| Description of the task |
Below this line is the material. Write out only its lines from the one containing "const cake = new" through the one containing "record = json.load(file)", both kept, exactly.

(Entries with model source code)
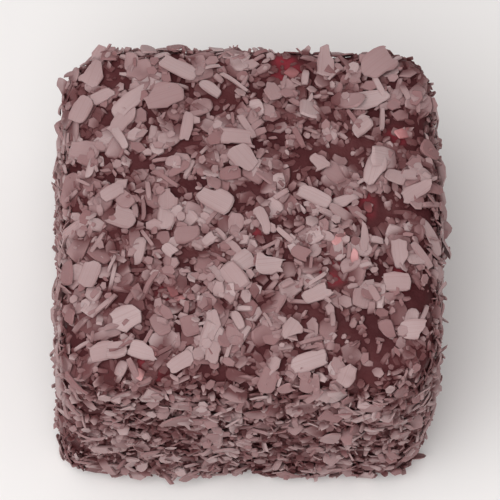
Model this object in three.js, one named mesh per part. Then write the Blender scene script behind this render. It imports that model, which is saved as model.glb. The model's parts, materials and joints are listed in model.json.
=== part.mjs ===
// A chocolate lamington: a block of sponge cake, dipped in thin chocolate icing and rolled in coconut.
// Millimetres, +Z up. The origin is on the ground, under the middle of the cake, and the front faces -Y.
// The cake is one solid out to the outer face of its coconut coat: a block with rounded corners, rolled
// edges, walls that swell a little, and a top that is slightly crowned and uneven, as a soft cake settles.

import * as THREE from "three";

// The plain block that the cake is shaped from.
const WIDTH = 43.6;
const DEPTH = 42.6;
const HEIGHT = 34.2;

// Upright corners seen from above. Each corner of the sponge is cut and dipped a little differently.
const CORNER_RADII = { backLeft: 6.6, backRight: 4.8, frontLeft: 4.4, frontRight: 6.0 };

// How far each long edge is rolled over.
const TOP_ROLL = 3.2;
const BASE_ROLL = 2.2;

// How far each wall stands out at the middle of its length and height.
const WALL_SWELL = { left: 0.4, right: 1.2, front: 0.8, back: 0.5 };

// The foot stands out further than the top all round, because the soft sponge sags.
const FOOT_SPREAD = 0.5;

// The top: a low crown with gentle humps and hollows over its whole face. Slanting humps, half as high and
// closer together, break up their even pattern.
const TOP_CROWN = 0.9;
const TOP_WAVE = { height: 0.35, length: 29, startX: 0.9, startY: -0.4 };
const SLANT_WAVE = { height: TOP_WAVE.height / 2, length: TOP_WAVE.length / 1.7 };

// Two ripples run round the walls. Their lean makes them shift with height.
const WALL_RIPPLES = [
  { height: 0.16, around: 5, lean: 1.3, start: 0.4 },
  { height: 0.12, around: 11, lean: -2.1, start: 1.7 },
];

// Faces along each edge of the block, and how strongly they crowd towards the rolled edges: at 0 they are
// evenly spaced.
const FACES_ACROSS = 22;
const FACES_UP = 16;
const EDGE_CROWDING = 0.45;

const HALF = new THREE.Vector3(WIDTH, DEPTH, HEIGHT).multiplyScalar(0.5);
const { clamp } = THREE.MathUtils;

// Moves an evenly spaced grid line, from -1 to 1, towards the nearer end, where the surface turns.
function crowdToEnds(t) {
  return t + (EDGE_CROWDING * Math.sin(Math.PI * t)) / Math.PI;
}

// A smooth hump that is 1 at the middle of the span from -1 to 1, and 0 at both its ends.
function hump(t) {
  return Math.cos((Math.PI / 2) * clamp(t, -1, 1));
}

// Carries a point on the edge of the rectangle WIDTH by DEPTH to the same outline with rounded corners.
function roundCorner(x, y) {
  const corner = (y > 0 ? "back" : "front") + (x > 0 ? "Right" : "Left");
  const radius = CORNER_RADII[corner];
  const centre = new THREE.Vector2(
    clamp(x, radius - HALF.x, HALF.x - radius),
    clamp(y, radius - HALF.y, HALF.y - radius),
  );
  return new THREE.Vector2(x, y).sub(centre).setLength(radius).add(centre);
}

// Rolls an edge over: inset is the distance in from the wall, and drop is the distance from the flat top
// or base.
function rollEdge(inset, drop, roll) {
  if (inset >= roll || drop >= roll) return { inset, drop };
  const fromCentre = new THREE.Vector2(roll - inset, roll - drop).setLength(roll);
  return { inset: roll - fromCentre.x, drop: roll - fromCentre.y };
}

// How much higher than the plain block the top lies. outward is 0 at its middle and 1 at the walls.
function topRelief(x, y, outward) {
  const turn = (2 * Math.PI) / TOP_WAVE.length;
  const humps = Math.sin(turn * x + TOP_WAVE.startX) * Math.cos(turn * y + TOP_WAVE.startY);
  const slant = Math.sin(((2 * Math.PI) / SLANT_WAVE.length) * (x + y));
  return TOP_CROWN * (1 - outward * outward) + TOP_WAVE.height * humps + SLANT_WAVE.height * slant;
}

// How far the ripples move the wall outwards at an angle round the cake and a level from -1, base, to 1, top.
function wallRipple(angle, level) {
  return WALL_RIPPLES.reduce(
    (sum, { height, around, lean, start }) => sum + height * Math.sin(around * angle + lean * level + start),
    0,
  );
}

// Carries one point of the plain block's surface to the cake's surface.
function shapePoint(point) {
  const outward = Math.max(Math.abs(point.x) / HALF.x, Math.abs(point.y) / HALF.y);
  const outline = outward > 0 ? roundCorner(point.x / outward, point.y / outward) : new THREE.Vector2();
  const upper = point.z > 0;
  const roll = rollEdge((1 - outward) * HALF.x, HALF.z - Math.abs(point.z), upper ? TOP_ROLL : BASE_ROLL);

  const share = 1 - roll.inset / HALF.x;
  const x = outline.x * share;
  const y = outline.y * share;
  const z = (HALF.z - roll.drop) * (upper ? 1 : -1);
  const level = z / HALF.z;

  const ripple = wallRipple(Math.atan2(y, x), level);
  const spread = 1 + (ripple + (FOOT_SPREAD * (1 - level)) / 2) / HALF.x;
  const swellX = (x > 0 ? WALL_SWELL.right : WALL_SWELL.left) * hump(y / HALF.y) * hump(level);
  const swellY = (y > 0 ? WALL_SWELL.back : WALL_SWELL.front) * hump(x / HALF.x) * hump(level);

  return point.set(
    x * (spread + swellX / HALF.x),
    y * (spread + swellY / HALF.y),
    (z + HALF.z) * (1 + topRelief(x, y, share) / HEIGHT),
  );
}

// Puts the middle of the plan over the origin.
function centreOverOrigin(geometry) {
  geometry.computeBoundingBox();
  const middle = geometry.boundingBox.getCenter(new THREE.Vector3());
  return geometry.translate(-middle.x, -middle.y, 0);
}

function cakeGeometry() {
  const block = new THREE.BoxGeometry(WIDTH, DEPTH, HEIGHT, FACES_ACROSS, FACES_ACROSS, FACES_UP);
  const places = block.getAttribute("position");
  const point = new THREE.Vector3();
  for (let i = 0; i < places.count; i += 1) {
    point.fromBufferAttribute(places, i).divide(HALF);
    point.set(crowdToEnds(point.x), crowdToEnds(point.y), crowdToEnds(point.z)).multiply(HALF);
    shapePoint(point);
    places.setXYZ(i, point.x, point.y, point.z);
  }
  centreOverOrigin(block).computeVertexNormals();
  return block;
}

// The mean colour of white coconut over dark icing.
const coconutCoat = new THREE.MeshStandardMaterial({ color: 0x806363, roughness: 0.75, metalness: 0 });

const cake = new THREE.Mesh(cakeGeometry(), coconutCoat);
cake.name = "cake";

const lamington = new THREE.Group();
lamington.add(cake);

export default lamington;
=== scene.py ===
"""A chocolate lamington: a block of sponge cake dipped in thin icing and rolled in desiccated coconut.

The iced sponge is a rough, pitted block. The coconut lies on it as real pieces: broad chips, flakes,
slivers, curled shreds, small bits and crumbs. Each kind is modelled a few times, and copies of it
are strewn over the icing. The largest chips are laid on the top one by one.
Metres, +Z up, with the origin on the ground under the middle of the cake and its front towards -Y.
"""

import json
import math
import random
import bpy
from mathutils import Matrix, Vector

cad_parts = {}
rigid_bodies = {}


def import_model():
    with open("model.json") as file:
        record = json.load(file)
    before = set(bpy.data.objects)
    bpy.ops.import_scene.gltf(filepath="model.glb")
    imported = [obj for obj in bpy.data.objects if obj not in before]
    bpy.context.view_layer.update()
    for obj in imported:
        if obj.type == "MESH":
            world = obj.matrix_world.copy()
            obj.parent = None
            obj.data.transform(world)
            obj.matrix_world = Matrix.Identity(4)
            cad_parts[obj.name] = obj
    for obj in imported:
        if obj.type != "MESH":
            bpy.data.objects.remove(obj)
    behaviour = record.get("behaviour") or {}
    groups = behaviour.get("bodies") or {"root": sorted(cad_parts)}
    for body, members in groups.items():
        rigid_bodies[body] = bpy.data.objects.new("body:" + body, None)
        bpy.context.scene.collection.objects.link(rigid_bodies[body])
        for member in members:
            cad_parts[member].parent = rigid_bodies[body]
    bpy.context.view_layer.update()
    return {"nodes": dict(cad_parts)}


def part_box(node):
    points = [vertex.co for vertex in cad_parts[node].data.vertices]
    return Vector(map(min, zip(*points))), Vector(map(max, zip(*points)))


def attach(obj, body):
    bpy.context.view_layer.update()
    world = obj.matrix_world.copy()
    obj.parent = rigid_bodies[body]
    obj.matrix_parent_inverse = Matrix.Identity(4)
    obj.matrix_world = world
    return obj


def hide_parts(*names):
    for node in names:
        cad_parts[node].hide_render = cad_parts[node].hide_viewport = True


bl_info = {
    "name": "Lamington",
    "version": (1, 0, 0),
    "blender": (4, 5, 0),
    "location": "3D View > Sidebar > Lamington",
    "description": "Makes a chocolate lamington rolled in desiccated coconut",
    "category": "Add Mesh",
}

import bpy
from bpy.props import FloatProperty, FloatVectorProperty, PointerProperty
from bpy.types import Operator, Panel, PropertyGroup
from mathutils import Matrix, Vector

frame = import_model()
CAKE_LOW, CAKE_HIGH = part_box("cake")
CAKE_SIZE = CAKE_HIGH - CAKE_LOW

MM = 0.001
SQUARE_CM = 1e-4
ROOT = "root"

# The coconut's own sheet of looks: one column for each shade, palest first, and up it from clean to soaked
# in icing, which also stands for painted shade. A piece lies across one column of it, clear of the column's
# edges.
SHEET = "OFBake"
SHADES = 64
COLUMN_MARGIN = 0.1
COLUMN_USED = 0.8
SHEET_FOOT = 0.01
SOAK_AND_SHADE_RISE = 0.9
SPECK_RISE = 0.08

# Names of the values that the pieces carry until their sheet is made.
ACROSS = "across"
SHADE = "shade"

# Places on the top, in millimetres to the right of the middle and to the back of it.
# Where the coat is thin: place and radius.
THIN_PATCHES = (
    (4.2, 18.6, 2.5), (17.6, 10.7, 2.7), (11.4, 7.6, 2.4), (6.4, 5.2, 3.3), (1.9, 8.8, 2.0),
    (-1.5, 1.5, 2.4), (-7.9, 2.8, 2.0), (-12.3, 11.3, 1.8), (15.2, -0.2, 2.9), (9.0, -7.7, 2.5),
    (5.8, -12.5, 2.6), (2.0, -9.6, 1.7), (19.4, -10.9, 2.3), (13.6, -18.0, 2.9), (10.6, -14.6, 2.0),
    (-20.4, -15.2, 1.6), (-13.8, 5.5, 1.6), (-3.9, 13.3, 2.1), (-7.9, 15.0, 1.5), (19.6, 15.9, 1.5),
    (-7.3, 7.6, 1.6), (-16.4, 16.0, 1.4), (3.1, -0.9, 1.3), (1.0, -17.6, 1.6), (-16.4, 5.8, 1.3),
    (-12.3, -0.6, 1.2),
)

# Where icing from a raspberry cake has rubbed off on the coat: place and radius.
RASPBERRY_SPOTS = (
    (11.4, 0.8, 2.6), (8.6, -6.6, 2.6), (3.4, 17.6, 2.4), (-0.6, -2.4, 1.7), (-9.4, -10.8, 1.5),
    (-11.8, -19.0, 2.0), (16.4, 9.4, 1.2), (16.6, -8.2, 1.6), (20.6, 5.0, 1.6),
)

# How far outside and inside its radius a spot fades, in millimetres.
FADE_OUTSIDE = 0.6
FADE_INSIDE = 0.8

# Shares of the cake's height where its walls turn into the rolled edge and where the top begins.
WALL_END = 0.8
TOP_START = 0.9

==

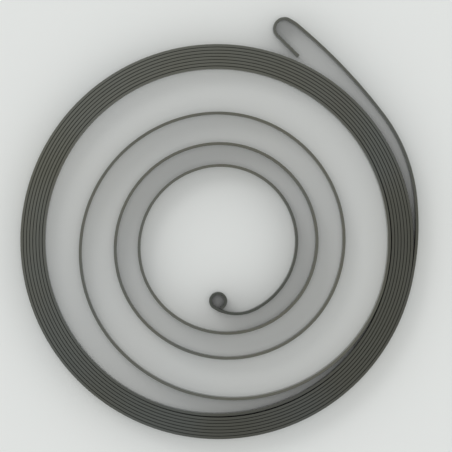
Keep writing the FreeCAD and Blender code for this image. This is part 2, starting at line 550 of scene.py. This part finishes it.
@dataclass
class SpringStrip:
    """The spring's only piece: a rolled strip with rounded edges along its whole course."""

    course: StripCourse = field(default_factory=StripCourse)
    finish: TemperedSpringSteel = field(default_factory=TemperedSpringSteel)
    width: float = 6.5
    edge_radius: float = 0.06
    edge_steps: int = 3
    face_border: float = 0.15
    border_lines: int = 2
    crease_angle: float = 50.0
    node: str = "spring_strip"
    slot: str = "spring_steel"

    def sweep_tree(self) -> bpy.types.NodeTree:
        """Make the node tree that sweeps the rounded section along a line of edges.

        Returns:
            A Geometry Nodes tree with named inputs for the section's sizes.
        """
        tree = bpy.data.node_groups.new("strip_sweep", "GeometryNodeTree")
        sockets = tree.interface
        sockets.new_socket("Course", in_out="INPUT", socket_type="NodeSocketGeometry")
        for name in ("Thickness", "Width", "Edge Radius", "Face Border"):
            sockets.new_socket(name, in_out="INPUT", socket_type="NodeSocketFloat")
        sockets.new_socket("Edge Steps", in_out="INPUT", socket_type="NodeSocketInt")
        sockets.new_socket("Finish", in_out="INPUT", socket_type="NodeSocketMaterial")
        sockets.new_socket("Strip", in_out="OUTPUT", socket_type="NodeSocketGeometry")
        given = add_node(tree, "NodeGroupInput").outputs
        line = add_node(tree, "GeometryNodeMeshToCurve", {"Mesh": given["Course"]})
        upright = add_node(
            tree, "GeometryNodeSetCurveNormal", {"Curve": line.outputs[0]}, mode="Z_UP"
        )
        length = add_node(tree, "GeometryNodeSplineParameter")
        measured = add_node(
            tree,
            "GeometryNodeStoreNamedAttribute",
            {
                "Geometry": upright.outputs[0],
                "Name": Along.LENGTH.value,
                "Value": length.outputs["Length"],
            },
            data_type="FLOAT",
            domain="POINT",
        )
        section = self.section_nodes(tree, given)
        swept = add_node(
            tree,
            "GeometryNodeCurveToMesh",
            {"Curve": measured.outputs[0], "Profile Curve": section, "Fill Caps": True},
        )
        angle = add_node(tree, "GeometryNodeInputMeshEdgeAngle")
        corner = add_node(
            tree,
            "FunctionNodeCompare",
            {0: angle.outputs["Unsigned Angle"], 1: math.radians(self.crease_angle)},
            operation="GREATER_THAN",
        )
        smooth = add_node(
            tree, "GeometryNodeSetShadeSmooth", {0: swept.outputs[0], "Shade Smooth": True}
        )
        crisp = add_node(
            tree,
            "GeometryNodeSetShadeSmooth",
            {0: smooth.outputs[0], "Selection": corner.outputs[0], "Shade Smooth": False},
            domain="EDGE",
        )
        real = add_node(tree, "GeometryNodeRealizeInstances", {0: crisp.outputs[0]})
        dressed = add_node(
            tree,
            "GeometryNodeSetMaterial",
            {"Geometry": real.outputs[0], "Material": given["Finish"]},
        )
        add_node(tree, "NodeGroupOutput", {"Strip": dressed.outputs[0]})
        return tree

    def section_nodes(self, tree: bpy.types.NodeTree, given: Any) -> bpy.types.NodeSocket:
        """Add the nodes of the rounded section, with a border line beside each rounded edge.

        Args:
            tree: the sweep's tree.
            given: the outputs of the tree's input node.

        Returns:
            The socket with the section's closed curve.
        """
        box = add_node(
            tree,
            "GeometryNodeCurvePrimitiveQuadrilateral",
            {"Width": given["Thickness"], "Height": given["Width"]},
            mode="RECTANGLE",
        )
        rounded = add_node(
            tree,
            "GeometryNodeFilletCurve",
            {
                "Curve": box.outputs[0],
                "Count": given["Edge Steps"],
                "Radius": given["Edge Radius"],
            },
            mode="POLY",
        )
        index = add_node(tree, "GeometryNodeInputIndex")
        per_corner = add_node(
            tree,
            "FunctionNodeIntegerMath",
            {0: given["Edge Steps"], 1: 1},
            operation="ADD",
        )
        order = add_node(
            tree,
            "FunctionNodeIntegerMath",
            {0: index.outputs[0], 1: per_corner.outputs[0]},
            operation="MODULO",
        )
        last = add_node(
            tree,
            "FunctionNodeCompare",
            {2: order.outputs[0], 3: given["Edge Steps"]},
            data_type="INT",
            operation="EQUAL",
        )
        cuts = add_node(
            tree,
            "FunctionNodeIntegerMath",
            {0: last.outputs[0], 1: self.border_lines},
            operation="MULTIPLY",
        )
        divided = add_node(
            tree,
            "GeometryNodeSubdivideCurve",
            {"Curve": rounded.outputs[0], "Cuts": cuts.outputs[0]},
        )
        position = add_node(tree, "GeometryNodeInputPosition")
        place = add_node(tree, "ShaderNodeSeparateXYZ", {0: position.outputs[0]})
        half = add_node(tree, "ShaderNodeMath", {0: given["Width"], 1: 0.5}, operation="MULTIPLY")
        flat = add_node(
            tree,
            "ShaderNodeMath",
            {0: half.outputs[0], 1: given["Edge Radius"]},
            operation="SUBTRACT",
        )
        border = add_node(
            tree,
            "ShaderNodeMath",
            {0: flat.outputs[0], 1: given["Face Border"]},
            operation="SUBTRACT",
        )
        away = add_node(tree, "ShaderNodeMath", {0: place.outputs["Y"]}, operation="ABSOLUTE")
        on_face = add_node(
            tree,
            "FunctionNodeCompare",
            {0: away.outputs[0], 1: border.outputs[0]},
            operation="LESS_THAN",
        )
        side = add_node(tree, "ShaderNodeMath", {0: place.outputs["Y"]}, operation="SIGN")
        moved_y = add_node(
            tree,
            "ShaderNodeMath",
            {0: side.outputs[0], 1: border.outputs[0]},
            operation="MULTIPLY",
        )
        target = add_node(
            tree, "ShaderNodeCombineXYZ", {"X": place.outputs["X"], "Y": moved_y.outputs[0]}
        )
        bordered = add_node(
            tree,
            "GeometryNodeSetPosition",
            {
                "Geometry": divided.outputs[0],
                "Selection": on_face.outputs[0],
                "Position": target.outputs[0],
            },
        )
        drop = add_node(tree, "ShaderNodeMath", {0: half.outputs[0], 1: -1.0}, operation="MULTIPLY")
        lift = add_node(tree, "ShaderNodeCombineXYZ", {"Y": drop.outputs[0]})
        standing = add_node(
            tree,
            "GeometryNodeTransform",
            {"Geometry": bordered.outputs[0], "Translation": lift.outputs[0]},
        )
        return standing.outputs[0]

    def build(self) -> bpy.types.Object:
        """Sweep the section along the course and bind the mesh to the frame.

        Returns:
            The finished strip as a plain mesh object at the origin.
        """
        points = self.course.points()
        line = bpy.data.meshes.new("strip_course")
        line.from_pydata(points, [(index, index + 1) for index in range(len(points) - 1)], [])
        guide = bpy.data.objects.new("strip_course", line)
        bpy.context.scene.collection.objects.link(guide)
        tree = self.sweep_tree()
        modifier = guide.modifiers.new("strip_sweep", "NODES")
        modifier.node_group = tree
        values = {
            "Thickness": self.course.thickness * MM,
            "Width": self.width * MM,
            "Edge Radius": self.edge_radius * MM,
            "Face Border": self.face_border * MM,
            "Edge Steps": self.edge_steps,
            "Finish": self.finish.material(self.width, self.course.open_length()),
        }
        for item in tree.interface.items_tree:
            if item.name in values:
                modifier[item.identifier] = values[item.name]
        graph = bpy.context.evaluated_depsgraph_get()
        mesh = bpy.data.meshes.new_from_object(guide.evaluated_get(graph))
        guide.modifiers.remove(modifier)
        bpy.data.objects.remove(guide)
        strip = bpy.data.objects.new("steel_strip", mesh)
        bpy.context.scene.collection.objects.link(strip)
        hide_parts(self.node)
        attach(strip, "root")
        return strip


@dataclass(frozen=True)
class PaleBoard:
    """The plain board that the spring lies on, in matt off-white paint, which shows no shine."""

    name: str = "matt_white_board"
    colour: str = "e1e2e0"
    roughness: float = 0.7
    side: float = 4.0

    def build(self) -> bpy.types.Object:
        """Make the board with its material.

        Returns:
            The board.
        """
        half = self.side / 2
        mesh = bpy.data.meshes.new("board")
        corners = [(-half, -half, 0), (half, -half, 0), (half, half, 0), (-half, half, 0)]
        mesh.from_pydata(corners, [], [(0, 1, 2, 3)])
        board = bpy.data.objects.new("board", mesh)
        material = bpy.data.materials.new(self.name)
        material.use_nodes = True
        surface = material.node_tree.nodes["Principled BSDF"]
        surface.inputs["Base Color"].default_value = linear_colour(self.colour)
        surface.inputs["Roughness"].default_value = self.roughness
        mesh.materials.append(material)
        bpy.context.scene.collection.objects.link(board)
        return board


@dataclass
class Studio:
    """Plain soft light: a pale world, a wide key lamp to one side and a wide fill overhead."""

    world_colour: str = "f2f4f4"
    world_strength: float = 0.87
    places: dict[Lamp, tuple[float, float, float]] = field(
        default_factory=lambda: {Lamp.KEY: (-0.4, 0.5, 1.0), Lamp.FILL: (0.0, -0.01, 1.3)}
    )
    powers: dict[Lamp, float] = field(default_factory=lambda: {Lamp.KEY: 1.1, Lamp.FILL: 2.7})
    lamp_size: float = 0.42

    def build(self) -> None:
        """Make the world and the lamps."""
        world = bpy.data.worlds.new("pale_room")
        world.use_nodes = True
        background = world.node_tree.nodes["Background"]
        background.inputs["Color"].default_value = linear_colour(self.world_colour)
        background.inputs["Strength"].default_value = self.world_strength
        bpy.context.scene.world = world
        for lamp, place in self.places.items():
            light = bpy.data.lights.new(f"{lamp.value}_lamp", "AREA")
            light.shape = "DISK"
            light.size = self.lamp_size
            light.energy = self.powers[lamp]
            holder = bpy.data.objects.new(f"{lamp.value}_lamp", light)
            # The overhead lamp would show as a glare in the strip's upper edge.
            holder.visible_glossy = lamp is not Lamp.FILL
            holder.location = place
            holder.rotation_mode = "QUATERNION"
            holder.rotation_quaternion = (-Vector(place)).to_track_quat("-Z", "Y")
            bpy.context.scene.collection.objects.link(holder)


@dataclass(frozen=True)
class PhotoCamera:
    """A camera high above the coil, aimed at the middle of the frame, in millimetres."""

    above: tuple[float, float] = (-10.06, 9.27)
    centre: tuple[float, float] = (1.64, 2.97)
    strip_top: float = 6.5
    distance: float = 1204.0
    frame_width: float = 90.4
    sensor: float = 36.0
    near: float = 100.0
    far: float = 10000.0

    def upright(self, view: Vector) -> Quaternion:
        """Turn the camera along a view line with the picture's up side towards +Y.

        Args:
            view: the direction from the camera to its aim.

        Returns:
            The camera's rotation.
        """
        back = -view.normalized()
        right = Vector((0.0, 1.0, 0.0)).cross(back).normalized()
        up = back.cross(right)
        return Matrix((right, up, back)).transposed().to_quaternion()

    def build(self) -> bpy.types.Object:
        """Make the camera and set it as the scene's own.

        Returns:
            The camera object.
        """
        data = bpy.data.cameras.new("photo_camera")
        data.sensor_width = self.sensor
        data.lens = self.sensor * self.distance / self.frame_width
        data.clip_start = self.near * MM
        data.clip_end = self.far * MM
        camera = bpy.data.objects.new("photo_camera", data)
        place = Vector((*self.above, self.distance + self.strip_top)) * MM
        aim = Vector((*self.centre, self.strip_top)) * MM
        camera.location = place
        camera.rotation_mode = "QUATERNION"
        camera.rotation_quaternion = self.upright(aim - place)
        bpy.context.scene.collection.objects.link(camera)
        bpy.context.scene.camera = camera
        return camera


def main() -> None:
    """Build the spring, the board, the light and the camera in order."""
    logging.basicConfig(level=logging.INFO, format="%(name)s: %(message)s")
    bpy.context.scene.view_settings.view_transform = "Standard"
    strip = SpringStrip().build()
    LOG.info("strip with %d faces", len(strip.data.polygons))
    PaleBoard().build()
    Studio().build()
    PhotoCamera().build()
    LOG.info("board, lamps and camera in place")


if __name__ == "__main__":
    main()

| Exercise result |
const cake = new THREE.Mesh(cakeGeometry(), coconutCoat);
cake.name = "cake";

const lamington = new THREE.Group();
lamington.add(cake);

export default lamington;
=== scene.py ===
"""A chocolate lamington: a block of sponge cake dipped in thin icing and rolled in desiccated coconut.

The iced sponge is a rough, pitted block. The coconut lies on it as real pieces: broad chips, flakes,
slivers, curled shreds, small bits and crumbs. Each kind is modelled a few times, and copies of it
are strewn over the icing. The largest chips are laid on the top one by one.
Metres, +Z up, with the origin on the ground under the middle of the cake and its front towards -Y.
"""

import json
import math
import random
import bpy
from mathutils import Matrix, Vector

cad_parts = {}
rigid_bodies = {}


def import_model():
    with open("model.json") as file:
        record = json.load(file)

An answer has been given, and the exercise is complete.